Canada On-Feed Numbers Rise

The number of cattle on feed in Canadian feedlots is following traditional patterns but at a consistently higher level, according to CanFax, a Canadian market advisory company.

CanFax only gathers data from the main cattle-feeding provinces of Alberta and Saskatchewan and disseminates it to its members.  The Denver-based Livestock Marketing Information Center compiles the numbers on feed and the numbers placed on feed on a monthly basis and publishes the results on its Web site.

The number of cattle in Canadian feedlots on March 1 was 984,145 head, up 4,476, or 0.46%, from Feb. 1’s 979,669.  The March 1 inventory also was 87,472, or 9.76%, above the year-earlier population of 896,673 head and 76,855, or 8.47%, above the 2013-2017 average of 907,290 head.

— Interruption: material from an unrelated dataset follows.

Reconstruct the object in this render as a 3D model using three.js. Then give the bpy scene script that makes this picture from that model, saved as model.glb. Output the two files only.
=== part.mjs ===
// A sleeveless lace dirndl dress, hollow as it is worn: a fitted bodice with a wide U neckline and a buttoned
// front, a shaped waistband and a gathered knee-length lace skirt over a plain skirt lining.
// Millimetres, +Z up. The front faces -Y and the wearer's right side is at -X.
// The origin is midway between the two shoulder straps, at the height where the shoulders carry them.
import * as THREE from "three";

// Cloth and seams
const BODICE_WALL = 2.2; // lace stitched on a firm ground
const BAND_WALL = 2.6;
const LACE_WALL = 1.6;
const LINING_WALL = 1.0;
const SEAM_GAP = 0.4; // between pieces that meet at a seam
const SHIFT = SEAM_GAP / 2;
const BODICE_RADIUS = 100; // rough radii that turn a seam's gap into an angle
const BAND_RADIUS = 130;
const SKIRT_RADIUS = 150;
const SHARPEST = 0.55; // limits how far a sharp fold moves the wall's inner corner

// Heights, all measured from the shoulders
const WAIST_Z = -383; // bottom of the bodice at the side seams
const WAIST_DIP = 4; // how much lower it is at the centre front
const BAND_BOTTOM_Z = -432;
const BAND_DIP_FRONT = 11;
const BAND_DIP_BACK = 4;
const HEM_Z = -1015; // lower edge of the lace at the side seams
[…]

The number of cattle populating Canadian feedlots through March 1 this year consistently have run about 8.60% above the 2013-2017 average.  This aligns closely with the 2018 numbers as well and continues a pattern of having more than the average number of cattle on feed that began on June 1 of last year.

If those percentages hold, the number of cattle on feed in Canada as of April 1 should be around 1.004 million, versus last year’s 939,623 and the previous five-year average of 924,290.

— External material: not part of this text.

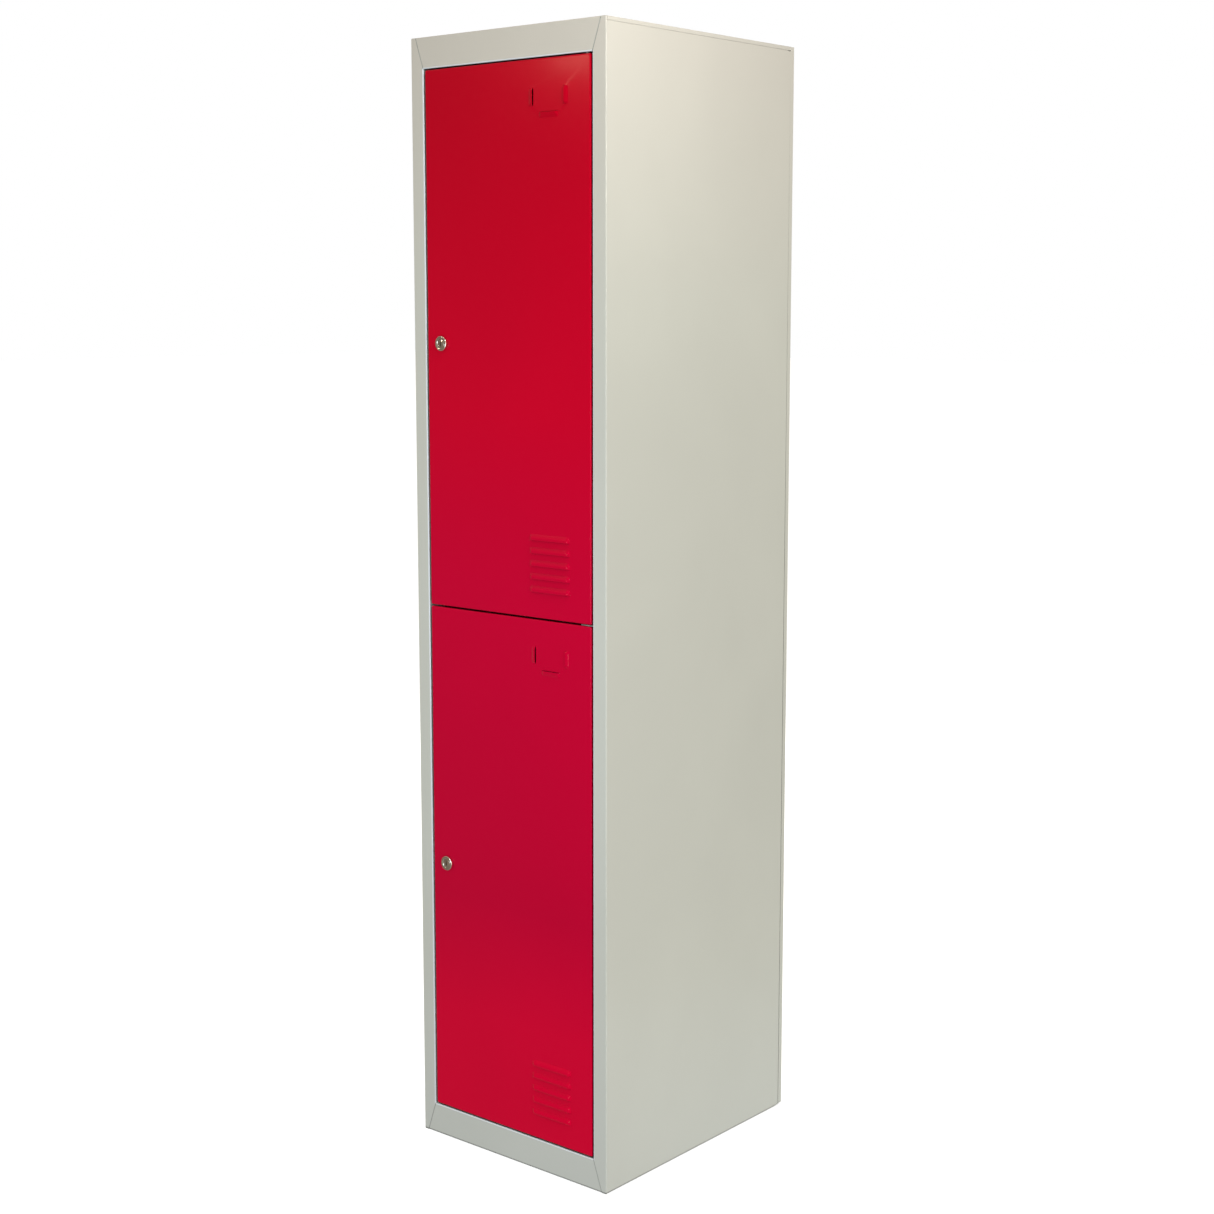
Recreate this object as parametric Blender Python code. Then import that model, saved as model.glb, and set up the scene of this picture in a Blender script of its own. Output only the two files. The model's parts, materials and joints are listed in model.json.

Past April, there is an almost insurmountable seasonal tendency for the number of cattle on feed in Canada to fall into a bottom on Sep. 1.




The number of calves placed into Canadian feedlots during February was near the 2013-2017 average and during February 2018, the CanFax numbers said.  The increase in the number of cattle on feed combined with no perceivable increase in placements indicates feedlots there are keeping them on feed a bit longer, possibly to lay in a little more fat and marbling before going to slaughter.

CanFax said 122,959 young cattle entered Canadian feedlots in February, up 15,673, or 14.6%, from January’s 107,286.  February placements also were down 9,980, or 7.51%, from 132,939 in February a year earlier and 16,247, or 11.7%, below the previous five-year average of 139,206.

March placements last year spiked above the 2013-2017 average by 40,129 head, or 23.9%.  They could do the same this year, but harsh winter weather may delay some March placements, an analyst said.

However, Canadian winters are notoriously harsh, and one year may not be much worse on the cattle herds than another.

If placements follow the seasonal pattern, and there is little reason to think the trend won’t be close, March placements will be the secondary high for the year.  The low point likely will be the June placements.

The high placement month of the year will be October when calves are pulled from all pastures.  At that point, there is little more that can be done with them other than to send them to a feedlot.




Cash cattle trade was reported this week at $126 to $128 per cwt on a live basis, steady with the bulk of last week’s action, and at $203 to $205 on a dressed basis, steady to up $1 from most of last week’s trade.

The USDA choice cutout Tuesday was up $1.00 per cwt at $229.33, while select was up $1.25 at $219.46.  The choice/select spread narrowed to $9.87 from $10.12 with 91 loads of fabricated product sold into the spot market.

The CME Feeder Cattle index for the seven days ended Monday, was $137.67 per cwt, up $0.17.  This compares with Tuesday’s Mar contract settlement of $142.25, up $0.60.